Azevedo CL, Cardoso JL, Ben-Akiva M, Costeira JP, Marques M. Procedia Soc. Behav. Sci. 2014; 111: 849-858.

Copyright

(Copyright © 2014, Elsevier Publishing)

DOI

10.1016/j.sbspro.2014.01.119

PMID

unavailable

Abstract

Research in road users' behaviour typically depends on detailed observational data availability, particularly if the interest is in driving behaviour modelling. Among this type of data, vehicle trajectories are an important source of information for traffic flow theory, driving behaviour modelling, innovation in traffic management and safety and environmental studies. Recent developments in sensing technologies and image processing algorithms reduced the resources (time and costs) required for detailed traffic data collection, promoting the feasibility of site-based and vehicle-based naturalistic driving observation.

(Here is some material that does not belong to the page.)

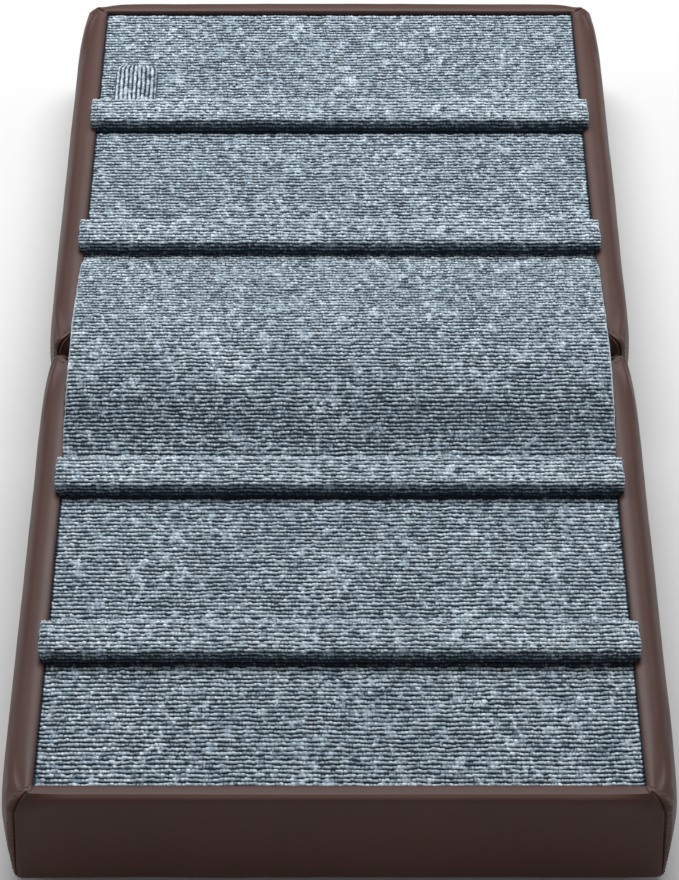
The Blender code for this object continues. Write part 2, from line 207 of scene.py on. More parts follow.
# %% Thread
def thread_finish():
    f = Finish("thread", Roughness=0.7)
    place = f.place()
    twist = f.node("ShaderNodeTexWave", {"bands_direction": "DIAGONAL"},
                   {"Vector": place, "Scale": 900.0, "Distortion": 1.0}).out("Fac")
    f.feed("Base Color", f.mix(twist, (0.070, 0.045, 0.039, 1), (0.150, 0.108, 0.095, 1)))
    f.feed("Normal", f.bump(twist, 0.3, 0.0001))
    return f.material


THREAD = thread_finish()

# %% [markdown]
# The carpet is a heather yarn: pale blue-grey tips, and a dark navy down between the rows.
# How deep a point lies in the pile is known when the mesh is made, so it is stored there as the colour
# attribute `pile`: red is the height in the pile, times the painted shade along the sides, at the cut ends,
# by the cleats and on the bow's near slope, green a tone for each loop and blue a slow mottling. The shader
# reads it and makes low points dark, partly the navy yarn and partly painted shade down in the grooves,
# and adds the fine strands of the yarn as a stretched noise.

# %% Carpet
def carpet_finish():
    f = Finish("carpet", Roughness=0.92, Specular_IOR_Level=0.12, Sheen_Weight=0.15)
    pile = f.node("ShaderNodeAttribute", {"attribute_name": "pile"}).out("Color")
    parts = f.node("ShaderNodeSeparateColor", None, {0: pile})
    height, loop, patch = parts.out(0), parts.out(1), parts.out(2)
    place = f.place()
    strand = f.noise(1500.0, 3.0, place, 0.65)
    speck = f.noise(420.0, 2.0, place, 0.6)
    tip = f.mix(loop ** 0.8, (0.30, 0.39, 0.465, 1), (0.73, 0.84, 0.92, 1))
    tip = f.mix(f.fit(patch, 0.0, 1.0, 0.30, 0.0), tip, (0.20, 0.28, 0.34, 1))
    tip = f.mix(f.fit(speck, 0.55, 0.70, 0.0, 0.55), tip, (0.09, 0.14, 0.19, 1))
    # partly painted shade: the lower a point lies in the pile, the nearer it comes to the dark navy colour
    lit = f.fit(height + 0.55 * (strand - 0.5) + 0.40 * (speck - 0.5), 0.33, 0.77)
    f.feed("Base Color", f.mix(lit ** 1.2, (0.012, 0.025, 0.040, 1), tip))
    f.feed("Normal", f.bump(strand + 0.6 * speck, 0.6, 0.0005))
    return f.material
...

For testing the core models of a traffic microsimulation application for safety assessment, vehicle trajectories were collected by remote sensing on a typical Portuguese suburban motorway. Multiple short flights over a stretch of an urban motorway allowed for the collection of several partial vehicle trajectories. In this paper the technical details of each step of the methodology used is presented: image collection, image processing, vehicle identification and vehicle tracking. To collect the images, a high-resolution camera was mounted on an aircraft's gyroscopic platform. The camera was connected to a DGPS for extraction of the camera position and allowed the collection of high resolution images at a low frame rate of 2s. After generic image orthorrectification using the flight details and the terrain model, computer vision techniques were used for fine rectification: the scale-invariant feature transform algorithm was used for detection and description of image features, and the random sample consensus algorithm for feature matching. Vehicle detection was carried out by median-based background subtraction. After the computation of the detected foreground and the shadow detection using a spectral ratio technique, region segmentation was used to identify candidates for vehicle positions. Finally, vehicles were tracked using a k- shortest disjoints paths algorithm. This approach allows for the optimization of an entire set of trajectories against all possible position candidates using motion-based optimization. Besides the importance of a new trajectory dataset that allows the development of new behavioural models and the validation of existing ones, this paper also describes the application of state-of-the-art algorithms and methods that significantly minimize the resources needed for such data collection.